Lately I’ve been trying to give equal time to “what’s right with me”, and it’s been a major eye-opener. When negative self-talk crops up, I immediately counter it with a positive statement.

Example:

Negative: Boy, you really screwed up this time!
Positive: Yup, I sure did. But it’s fixable, I’ve learned from it, and I won’t make the same mistake again.

It was difficult at first because there had been a certain macabre sense of power in dissecting myself and stomping on the pieces before anybody else could. I fought some pitched battles with deeply-entrenched negative self-images, but I kept at it and, to my immense surprise, I discovered it’s far more productive, not to mention pleasant, to build myself up than to tear myself down. (Duh!)

5. Clean out a closet

I don’t know why, but every time I work up the courage to take on the wilds of my bedroom closet, good things seem to follow.

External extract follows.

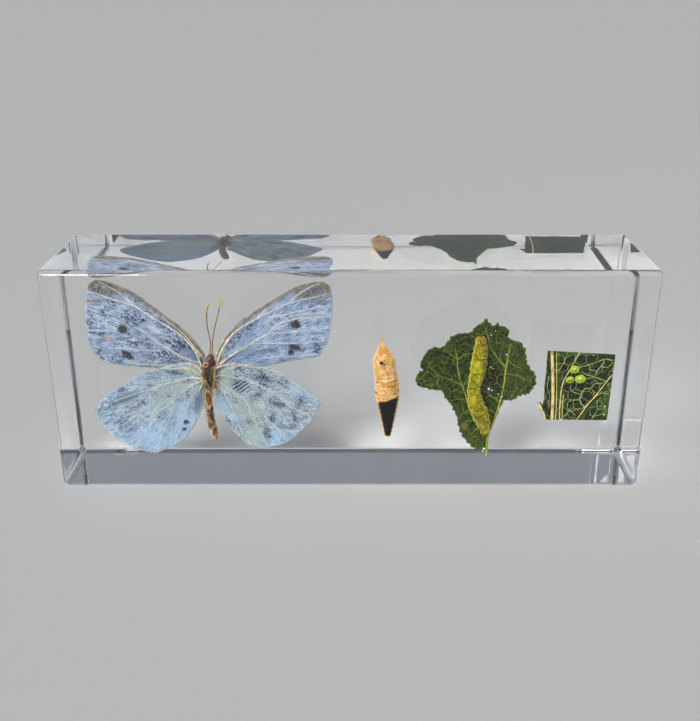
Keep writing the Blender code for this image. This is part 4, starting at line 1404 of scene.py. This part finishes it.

Sometimes it’s as simple as being able to find things easily as I stumble around getting ready for work in the morning. Other times I come up with wardrobe items I forgot were there–kinda like shopping in my own closet.

Other times, it’s almost like I’ve signaled to the universe that I’ve made room in my life for the Next Good Thing. It’s happened too many times to be just a coincidence. Closet-cleaning has been followed almost immediately by:

  • moving into my own big-girl apartment (at the ripe young age of 47)
  • meeting my husband
  • getting a new job

Give it a try. When you’re ready to put things back in the closet, check out this handy little tip that will greatly simplify the next purge.

6. Step Outside Your Comfort Zone

I’ve always been one of those people who don’t just get in a rut; I move in, lock, stock and laptop. But I’ve come to the conclusion that the status quo isn’t really comfortable so much as it is familiar, and it’s good for the soul to shake things up from time to time.

It doesn’t have to be hang-gliding. It can be something as simple as taking another route to work or trying a daring (for you) new hairstyle. Just something different that shakes things up in a good way and invites new people and experiences into your life.